> _GIVEN PROBLEM_
Set down exactly the lines from the one containing "Turn this picture" through the end of the records below, both included, and nothing else.

- - -

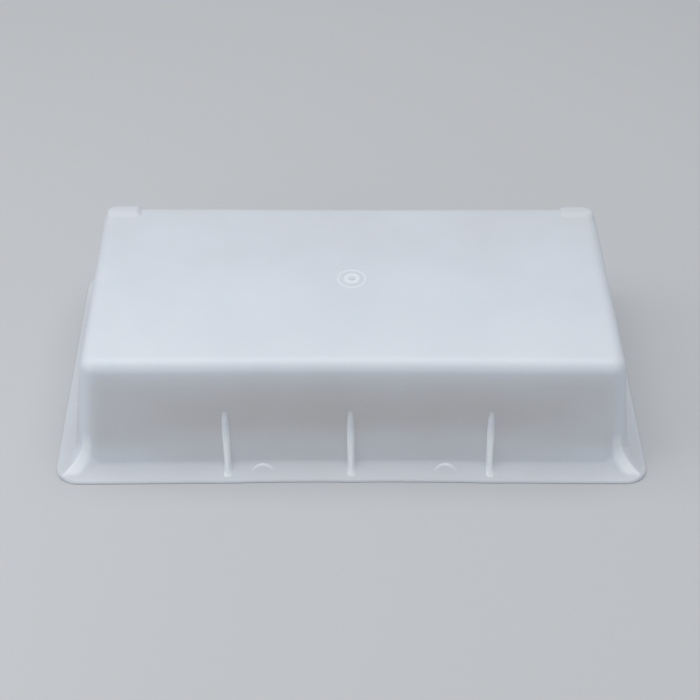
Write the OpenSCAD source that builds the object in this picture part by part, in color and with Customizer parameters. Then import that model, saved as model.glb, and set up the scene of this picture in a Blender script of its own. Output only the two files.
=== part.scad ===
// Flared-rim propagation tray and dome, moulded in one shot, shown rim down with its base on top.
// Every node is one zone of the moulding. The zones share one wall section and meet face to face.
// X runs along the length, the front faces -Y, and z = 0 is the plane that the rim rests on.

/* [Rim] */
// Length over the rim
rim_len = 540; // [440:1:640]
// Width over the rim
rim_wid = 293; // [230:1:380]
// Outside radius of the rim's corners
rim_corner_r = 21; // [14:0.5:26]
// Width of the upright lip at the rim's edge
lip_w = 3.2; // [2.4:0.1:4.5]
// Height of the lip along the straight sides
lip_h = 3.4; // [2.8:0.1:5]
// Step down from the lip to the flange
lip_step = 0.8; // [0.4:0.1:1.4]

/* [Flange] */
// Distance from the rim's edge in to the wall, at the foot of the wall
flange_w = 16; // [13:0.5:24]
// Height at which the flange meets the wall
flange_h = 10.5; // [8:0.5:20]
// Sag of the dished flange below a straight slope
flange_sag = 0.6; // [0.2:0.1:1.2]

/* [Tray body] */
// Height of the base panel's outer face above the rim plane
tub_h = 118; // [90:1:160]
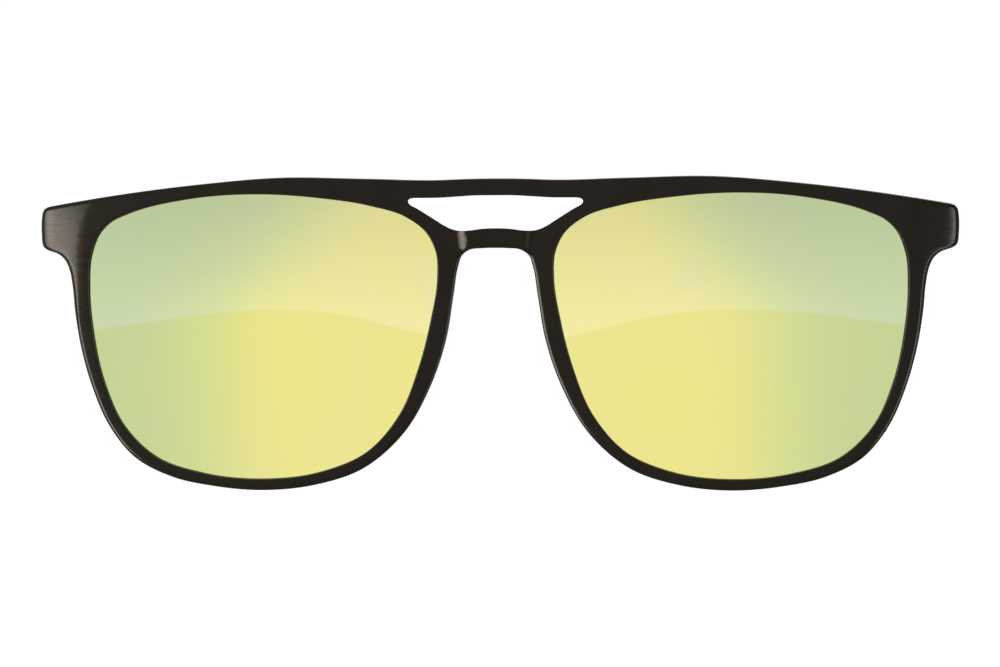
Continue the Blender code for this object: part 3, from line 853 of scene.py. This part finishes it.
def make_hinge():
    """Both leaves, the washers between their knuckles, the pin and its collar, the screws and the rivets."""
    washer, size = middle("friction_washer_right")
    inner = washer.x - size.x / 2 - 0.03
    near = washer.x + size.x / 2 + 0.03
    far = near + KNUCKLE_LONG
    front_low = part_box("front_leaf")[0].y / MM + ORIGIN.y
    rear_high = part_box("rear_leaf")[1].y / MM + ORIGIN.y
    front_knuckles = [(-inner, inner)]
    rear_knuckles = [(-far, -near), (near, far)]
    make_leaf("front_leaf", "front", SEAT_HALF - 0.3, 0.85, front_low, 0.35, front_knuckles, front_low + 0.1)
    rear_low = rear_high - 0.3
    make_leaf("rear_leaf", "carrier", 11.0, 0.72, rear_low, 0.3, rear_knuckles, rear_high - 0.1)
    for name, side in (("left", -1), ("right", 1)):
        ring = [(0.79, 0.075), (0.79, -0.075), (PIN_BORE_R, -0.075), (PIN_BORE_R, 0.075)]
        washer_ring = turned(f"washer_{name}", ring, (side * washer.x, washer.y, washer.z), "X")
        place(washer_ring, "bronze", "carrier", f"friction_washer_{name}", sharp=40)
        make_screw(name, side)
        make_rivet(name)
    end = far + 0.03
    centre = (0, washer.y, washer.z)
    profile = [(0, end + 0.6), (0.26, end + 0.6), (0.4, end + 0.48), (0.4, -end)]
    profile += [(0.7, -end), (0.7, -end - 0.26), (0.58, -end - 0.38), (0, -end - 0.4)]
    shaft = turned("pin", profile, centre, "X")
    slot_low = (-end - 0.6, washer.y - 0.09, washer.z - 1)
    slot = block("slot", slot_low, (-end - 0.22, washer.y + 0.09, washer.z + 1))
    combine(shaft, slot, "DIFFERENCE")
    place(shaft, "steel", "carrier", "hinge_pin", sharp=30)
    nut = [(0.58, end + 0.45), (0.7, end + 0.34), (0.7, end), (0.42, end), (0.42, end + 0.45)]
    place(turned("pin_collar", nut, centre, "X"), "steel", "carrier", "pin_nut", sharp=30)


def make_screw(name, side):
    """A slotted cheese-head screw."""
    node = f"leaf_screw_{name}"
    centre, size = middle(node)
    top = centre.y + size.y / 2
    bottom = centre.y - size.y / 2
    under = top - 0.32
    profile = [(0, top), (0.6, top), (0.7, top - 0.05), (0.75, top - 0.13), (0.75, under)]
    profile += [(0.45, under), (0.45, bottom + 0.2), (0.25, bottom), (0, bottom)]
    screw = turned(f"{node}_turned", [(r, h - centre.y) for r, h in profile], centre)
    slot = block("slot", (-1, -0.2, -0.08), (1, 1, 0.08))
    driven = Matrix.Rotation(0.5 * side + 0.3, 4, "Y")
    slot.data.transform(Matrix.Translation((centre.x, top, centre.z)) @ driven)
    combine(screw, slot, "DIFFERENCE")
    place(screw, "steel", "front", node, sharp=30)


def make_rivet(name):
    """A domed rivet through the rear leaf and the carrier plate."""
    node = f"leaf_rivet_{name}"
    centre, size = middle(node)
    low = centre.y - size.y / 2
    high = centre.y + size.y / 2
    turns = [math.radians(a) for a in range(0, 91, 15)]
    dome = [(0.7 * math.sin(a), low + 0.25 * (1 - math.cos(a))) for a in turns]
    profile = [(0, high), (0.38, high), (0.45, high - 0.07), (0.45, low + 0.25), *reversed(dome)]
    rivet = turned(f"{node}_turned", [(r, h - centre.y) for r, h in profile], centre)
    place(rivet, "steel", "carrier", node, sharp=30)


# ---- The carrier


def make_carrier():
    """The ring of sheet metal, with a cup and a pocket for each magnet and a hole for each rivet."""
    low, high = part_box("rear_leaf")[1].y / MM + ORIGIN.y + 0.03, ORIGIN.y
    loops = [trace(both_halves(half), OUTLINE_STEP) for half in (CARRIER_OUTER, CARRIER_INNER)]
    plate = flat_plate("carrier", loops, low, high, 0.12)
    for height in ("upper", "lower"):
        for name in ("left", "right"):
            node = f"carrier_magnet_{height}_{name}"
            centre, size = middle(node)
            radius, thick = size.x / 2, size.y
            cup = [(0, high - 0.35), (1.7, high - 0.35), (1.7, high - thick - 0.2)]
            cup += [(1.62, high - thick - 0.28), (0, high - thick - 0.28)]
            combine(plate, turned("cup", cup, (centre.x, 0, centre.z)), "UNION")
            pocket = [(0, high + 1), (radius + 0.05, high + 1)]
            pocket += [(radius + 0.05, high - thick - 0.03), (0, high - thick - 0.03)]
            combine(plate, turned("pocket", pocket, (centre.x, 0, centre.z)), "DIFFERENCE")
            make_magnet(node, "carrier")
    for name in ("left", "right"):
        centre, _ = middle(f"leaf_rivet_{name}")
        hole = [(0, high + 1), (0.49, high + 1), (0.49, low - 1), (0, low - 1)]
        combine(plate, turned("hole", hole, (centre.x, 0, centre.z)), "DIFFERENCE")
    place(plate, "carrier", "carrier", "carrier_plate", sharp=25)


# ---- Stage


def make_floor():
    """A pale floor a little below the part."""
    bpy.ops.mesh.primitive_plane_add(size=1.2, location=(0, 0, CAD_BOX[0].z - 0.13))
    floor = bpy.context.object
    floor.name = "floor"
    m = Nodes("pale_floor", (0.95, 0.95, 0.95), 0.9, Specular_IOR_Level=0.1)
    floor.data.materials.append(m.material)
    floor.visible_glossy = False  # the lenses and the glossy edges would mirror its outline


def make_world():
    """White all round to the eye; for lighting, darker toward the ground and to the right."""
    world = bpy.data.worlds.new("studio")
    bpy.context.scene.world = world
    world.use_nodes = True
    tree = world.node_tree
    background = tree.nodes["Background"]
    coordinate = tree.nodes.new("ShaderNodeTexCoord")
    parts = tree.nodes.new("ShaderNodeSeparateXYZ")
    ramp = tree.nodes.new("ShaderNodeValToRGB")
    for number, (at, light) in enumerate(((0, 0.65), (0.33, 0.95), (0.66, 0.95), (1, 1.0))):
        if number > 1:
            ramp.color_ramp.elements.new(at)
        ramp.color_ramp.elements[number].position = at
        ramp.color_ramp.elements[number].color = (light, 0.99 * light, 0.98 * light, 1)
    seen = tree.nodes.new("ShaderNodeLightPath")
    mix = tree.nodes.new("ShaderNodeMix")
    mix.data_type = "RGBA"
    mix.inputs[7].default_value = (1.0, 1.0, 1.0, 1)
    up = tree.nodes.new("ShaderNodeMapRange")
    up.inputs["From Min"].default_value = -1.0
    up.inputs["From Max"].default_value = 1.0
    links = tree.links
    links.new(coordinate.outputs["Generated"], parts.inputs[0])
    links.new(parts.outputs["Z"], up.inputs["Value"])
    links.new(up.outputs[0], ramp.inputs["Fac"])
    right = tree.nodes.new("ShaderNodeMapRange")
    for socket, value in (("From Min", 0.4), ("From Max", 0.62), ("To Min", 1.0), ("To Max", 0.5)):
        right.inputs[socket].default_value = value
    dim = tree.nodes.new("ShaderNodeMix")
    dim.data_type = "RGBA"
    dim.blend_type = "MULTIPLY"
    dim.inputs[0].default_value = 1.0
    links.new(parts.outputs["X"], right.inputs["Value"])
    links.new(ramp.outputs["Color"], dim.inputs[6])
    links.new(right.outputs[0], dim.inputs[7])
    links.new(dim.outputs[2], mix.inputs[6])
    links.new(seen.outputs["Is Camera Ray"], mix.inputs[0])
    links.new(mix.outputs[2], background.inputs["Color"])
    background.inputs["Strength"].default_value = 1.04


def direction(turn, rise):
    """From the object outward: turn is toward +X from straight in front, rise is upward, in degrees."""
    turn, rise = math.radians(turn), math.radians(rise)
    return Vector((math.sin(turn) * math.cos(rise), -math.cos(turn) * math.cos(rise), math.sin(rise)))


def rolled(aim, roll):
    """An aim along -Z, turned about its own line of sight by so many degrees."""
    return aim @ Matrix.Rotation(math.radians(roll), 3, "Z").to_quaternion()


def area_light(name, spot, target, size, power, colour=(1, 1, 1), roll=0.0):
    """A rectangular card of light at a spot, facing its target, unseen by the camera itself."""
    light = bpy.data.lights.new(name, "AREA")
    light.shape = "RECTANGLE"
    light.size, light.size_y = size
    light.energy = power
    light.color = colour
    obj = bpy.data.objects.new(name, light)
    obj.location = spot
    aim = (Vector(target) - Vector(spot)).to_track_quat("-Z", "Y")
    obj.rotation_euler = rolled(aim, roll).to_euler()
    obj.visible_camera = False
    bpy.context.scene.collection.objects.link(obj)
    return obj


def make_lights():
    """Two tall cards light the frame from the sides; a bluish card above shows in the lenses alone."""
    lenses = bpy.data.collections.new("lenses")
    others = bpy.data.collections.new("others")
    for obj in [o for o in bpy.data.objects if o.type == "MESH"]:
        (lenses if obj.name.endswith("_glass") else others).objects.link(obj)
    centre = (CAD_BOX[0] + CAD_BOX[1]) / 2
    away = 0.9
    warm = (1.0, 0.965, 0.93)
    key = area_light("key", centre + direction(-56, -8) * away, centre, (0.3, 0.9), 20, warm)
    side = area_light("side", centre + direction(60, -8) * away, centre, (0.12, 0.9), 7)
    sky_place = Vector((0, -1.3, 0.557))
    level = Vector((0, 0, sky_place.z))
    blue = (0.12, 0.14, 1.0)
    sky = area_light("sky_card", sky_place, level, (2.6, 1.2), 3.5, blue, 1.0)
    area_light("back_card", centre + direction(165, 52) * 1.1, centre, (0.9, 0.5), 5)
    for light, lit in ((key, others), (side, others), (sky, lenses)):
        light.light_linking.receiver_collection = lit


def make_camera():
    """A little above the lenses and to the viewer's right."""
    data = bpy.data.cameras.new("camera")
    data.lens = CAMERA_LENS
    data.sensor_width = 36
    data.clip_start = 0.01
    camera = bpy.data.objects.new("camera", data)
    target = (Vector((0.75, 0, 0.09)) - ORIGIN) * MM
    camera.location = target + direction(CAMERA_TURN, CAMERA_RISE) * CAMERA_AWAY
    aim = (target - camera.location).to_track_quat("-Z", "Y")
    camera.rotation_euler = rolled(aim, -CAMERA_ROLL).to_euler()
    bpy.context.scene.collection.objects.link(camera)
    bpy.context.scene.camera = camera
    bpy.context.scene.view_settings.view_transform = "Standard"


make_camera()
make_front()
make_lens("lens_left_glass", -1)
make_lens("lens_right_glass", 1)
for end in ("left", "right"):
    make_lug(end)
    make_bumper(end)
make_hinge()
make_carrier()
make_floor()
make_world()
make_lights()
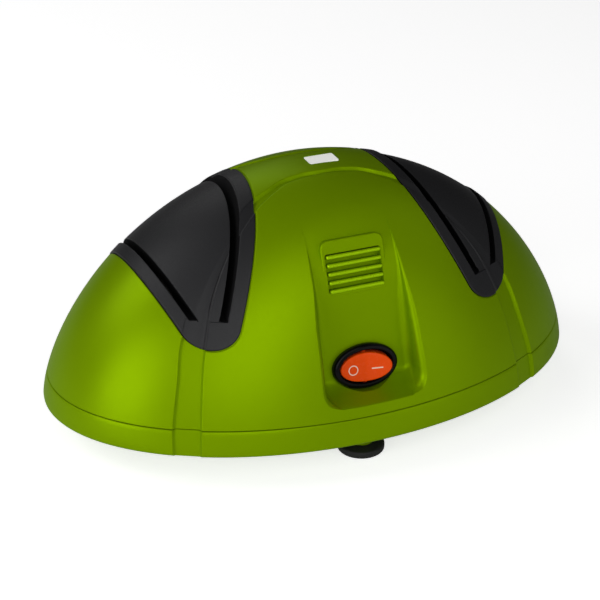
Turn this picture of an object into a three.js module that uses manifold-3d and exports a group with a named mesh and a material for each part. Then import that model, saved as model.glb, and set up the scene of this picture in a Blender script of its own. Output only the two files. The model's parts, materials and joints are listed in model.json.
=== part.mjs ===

- - -

> _OUTPUT FOR THIS EXERCISE_
Turn this picture of an object into a three.js module that uses manifold-3d and exports a group with a named mesh and a material for each part. Then import that model, saved as model.glb, and set up the scene of this picture in a Blender script of its own. Output only the two files. The model's parts, materials and joints are listed in model.json.
=== part.mjs ===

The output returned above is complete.